The Conference started in a supposedly traditional Irish way with drummers. See them here:
I've been involved in social finance now for 8 years in my role as non exec Chair of the Adventure Capital Fund and the Social Investment Business group. The ACF celebrates its 10 year anniversary this year and its interesting to reflect that back then the idea of making loans to charities and community enterprise was seen as esoteric, if not positively dangerous. Loans were seen as a tool of the devil. Indeed there are still people around who think like that! But I always took the view that the devils tool can be turned to social advantage. And the last decade has shown the power of that idea.

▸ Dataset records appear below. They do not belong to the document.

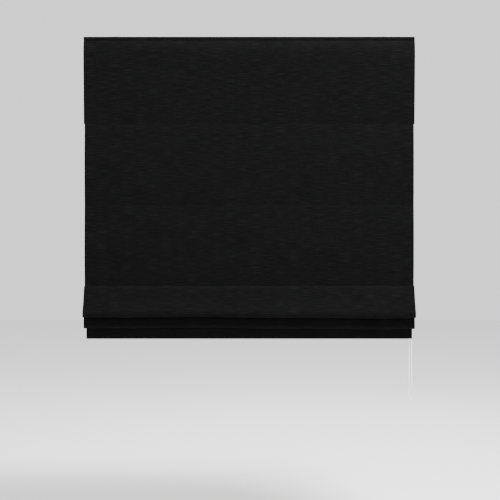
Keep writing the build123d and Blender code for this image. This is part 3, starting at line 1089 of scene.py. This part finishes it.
@dataclass
class LiftCords:
    """The three braided lift cords, in the five lengths between the headrail and the rods.

    The two lengths of the gathered pockets stand inside the one above them, so they are drawn thinner.
    """

    radius: float = 0.6 * MM
    thinner: tuple[float, ...] = (0.0, 0.0, 0.0, 0.06, 0.12)
    left_over: tuple[float, ...] = (0.031, 0.008, 0.008)
    depth: float = -8.0 * MM

    def length(self, number: int, line: int, top: float, low: float, finishes: Finishes) -> bpy.types.Object:
        """One straight length of cord, its surface a circle carried down.

        Args:
            number: the rod that it ends at.
            line: which cord.
            top: height of its upper end.
            low: height of its lower end.
            finishes: the finished materials.

        Returns:
            The length of cord.
        """
        rows = max(8, round((top - low) / 0.004))
        x = CORD_LINES[line]
        path = np.stack([np.full(rows, x), np.full(rows, self.depth), np.linspace(top, low, rows)], axis=1)
        points, faces = tube(path, self.radius - self.thinner[number - 1] * MM)
        piece = make_piece(f"lift_cord_{number}_{'abc'[line]}", points, faces)
        around = np.arctan2(points[:, 1] - self.depth, points[:, 0] - x) * self.radius
        set_uv(piece, np.stack([around, points[:, 2]], axis=-1))
        finishes.dress(piece, "braided_cord")
        return piece

    def build(self, finishes: Finishes) -> None:
        """Makes the lengths of all three cords, each length carried by the body at one of its ends.

        Args:
            finishes: the finished materials.
        """
        rods = rod_heights()
        start = float(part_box("lift_cords_1")[1][2])
        full = rods[1] - rods[2]
        for number in range(1, 6):
            for line in range(3):
                if number <= 3:
                    top = start if number == 1 else rods[number - 2]
                    piece = self.length(number, line, top, rods[number - 1], finishes)
                    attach(piece, "headrail_set" if number == 1 else f"rod_{number - 1}_body")
                    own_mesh(piece)
                else:
                    low = rods[number - 1]
                    piece = self.length(number, line, low + full, low, finishes)
                    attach(piece, f"rod_{number}_body")
                    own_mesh(piece)
                if line == 0:
                    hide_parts(f"lift_cords_{number}")
        LOG.info("lift cords done")


# ---------------------------------------------------------------- hard parts


@dataclass
class HardParts:
    """The solid parts that are shown as they are made, each with its finish."""

    finish_of: dict[str, str] = field(
        default_factory=lambda: {
            "headrail": "drawn_aluminium",
            "bracket_left": "zinc_steel",
            "bracket_right": "zinc_steel",
            "hook_tape": "black_tape",
            "loop_tape": "black_tape",
            "drive_shaft": "shaft_steel",
            "cord_drums": "drum_moulding",
            "drum_cradles": "white_moulding",
            "end_cap_left": "white_moulding",
            "control_housing": "white_moulding",
            "control_cover": "white_moulding",
            "chain_wheel": "drum_moulding",
            "clutch_core": "drum_moulding",
            "clutch_spring": "spring_wire",
            "bottom_bar": "plain_aluminium",
            "bottom_bar_caps": "clear_moulding",
            "cord_locks": "clear_moulding",
        }
    )

    def build(self, finishes: Finishes) -> None:
        """Dresses every part by name, and the numbered rods, caps and rings in a loop.

        Args:
            finishes: the finished materials.
        """
        named = dict(self.finish_of)
        for k in range(1, 6):
            named[f"rod_{k}"] = "rod_fibreglass"
            named[f"rod_caps_{k}"] = "clear_moulding"
            named[f"cord_rings_{k}"] = "clear_moulding"
        for node, finish in named.items():
            finishes.dress(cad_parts[node], finish)
        LOG.info("hard parts: %d", len(named))


# ---------------------------------------------------------------- the studio


@dataclass
class Studio:
    """The camera, a plain pale floor and soft light from above and the right."""

    distance: float = 3.0
    width_in_view: float = 1.5105
    centre: tuple[float, float] = (0.0024, -0.6455)
    cloth_y: float = CLOTH_LINE * MM
    floor_z: float = -1.5
    floor_tone: float = 0.86
    room_light: float = 1.35

    def camera(self) -> None:
        """Places the camera straight in front, so that the view's width at the cloth is the one stated."""
        data = bpy.data.cameras.new("camera")
        data.sensor_width = 36.0
        data.lens = 36.0 * (self.distance + self.cloth_y) / self.width_in_view
        data.dof.use_dof = False
        camera = bpy.data.objects.new("camera", data)
        camera.location = (self.centre[0], -self.distance, self.centre[1])
        camera.rotation_euler = (math.pi / 2, 0, 0)
        bpy.context.scene.collection.objects.link(camera)
        bpy.context.scene.camera = camera

    def floor(self) -> None:
        """Lays the floor below the whole object."""
        half = 9.0
        corners = np.array([(-half, -half, 0), (half, -half, 0), (half, half, 0), (-half, half, 0)], float)
        corners = corners + (0, 0, self.floor_z)
        floor = make_piece("floor", corners, np.array([[0, 1, 2, 3]]), smooth=False)
        material, _, shader = fresh_material("pale_floor")
        shader.inputs["Base Color"].default_value = (self.floor_tone,) * 3 + (1.0,)
        shader.inputs["Roughness"].default_value = 0.9
        floor.data.materials.append(material)

    def lamp(self, name: str, place: Sequence[float], size: tuple[float, float], watts: float) -> None:
        """A soft rectangular lamp that faces the blind's middle.

        Args:
            name: the lamp's name.
            place: where it stands.
            size: its width and height.
            watts: its power.
        """
        data = bpy.data.lights.new(name, "AREA")
        data.shape = "RECTANGLE"
        data.size, data.size_y = size
        data.energy = watts
        lamp = bpy.data.objects.new(name, data)
        lamp.location = place
        way = Vector((0, 0, -0.5)) - Vector(place)
        lamp.rotation_euler = way.to_track_quat("-Z", "Y").to_euler()
        bpy.context.scene.collection.objects.link(lamp)

    def build(self) -> None:
        """Sets up the whole studio."""
        self.camera()
        self.floor()
        world = bpy.data.worlds.new("soft white room")
        world.use_nodes = True
        background = world.node_tree.nodes["Background"]
        background.inputs["Color"].default_value = (0.95, 0.95, 0.95, 1.0)
        background.inputs["Strength"].default_value = self.room_light
        bpy.context.scene.world = world
        self.lamp("key", (1.1, -1.2, 2.3), (1.0, 0.7), 430.0)
        self.lamp("fill", (-2.2, -2.2, 0.2), (1.5, 1.5), 20.0)
        self.lamp("back", (0.6, 2.4, 0.8), (1.6, 1.2), 30.0)


def main() -> None:
    """Builds the studio and every sub-assembly in order."""
    logging.basicConfig(level=logging.INFO, format="%(name)s: %(message)s")
    Studio().build()
    finishes = Finishes()
    finishes.build()
    BeadChain().build(finishes)
    LiftCords().build(finishes)
    FabricFace().build(finishes)
    Stitching().build(finishes)
    RodSleeves().build(finishes)
    HardParts().build(finishes)


if __name__ == "__main__":
    main()
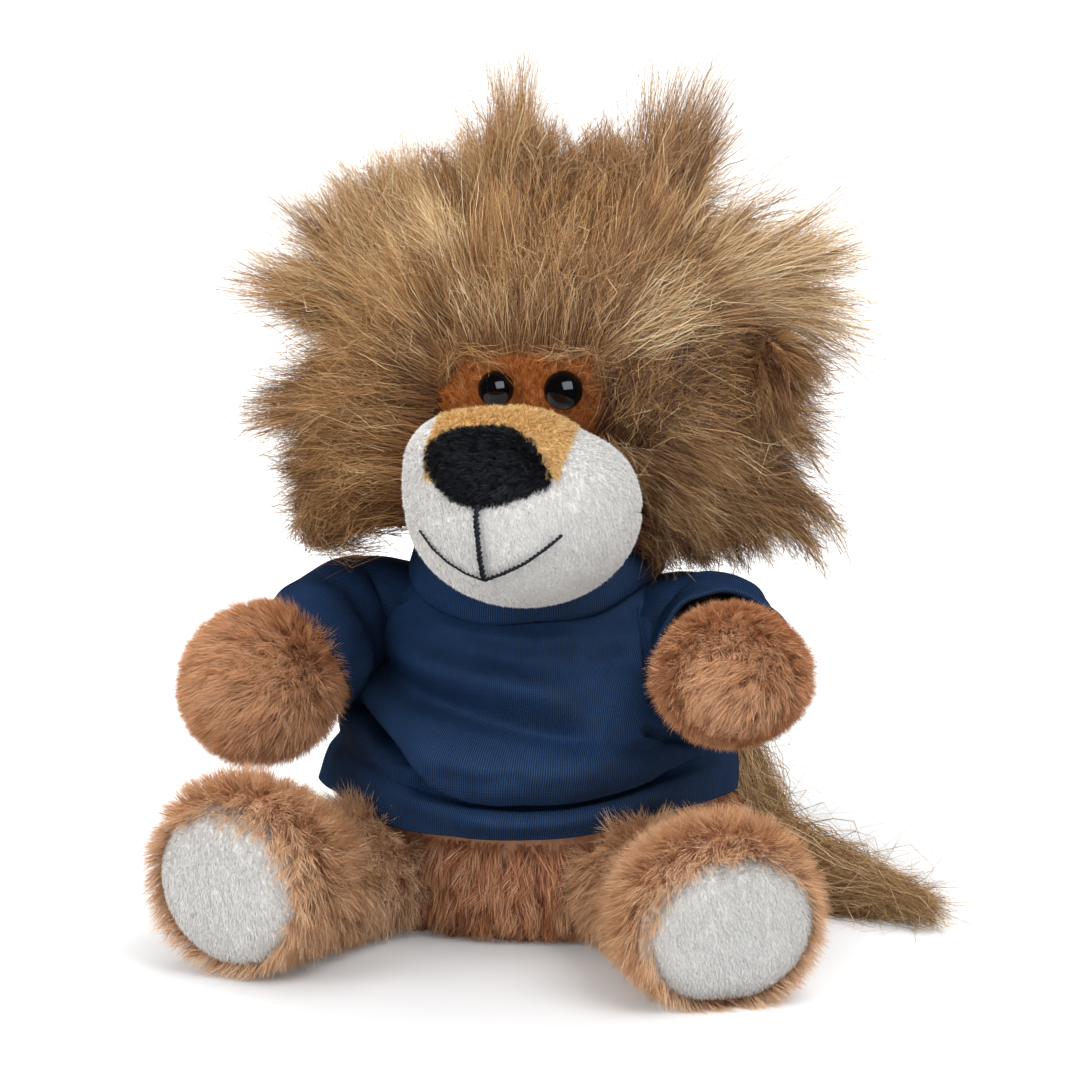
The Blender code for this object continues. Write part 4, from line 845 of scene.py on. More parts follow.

The work of the SIB group in Futurebuilders, the community builders programme and the health social enterprise investment fund has been independently evaluated twice. The record is clear. Loans work. Our default rate is very low and our investee organisations have grown. And for me the fact that we have been able to invest in small community organisations and help them grow is a tribute to the power of loans to grow the sector.
Our loan work is based on the concept of the "engaged investor" so differs from the devil banks approach. That does not mean we shy away from taking drastic action to correct problems (we have had to step in and remove poor management and governance in a number of cases) but generally it's about supporting organisations on their growth journey.
Now, a decade later, social finance is the new fashion. Nearly everyone is an expert. Why, even the EU Commission has got into the act (not unhelpfully I have to add). The EVPA conference is packed out. New trends tend to attract geeks and fools as well as those making some remarkable innovations. There is now a lot of interest in bonds and equity. These seem very sexy and exciting. Yet what the sector now needs most are straightforward loans. So let's not get carried away with the new. Its a point I intend to ram home in my interventions.
One of the participants from Norway talked about her organisation's mission to make impact and "leave clear footprints". I wonder if we in the sector are always clear on that need. So we get involved in innovation and then fail to scale it up or spread the lessons. So one of the key aspects of social finance needs to be measuring impact and scaling what we do. How many examples of good practice do we hear about and then wonder why they are not spread around the country?
Great to be in Dublin. I feel at home; indeed my family used to have a house in Merrion Square before the Troubles. And tonight our reception with the Taoiseach is in Trinity College where generations of my mother's family studied; many of them to become Priests in the Church of Ireland. So I'm observing their footprints; the books of my Grandmother's cousin, Edith Somerville, for example, but also the silent footprints of the contribution the many Limricks and Somervilles; alive and dead, have made to building this beautiful country.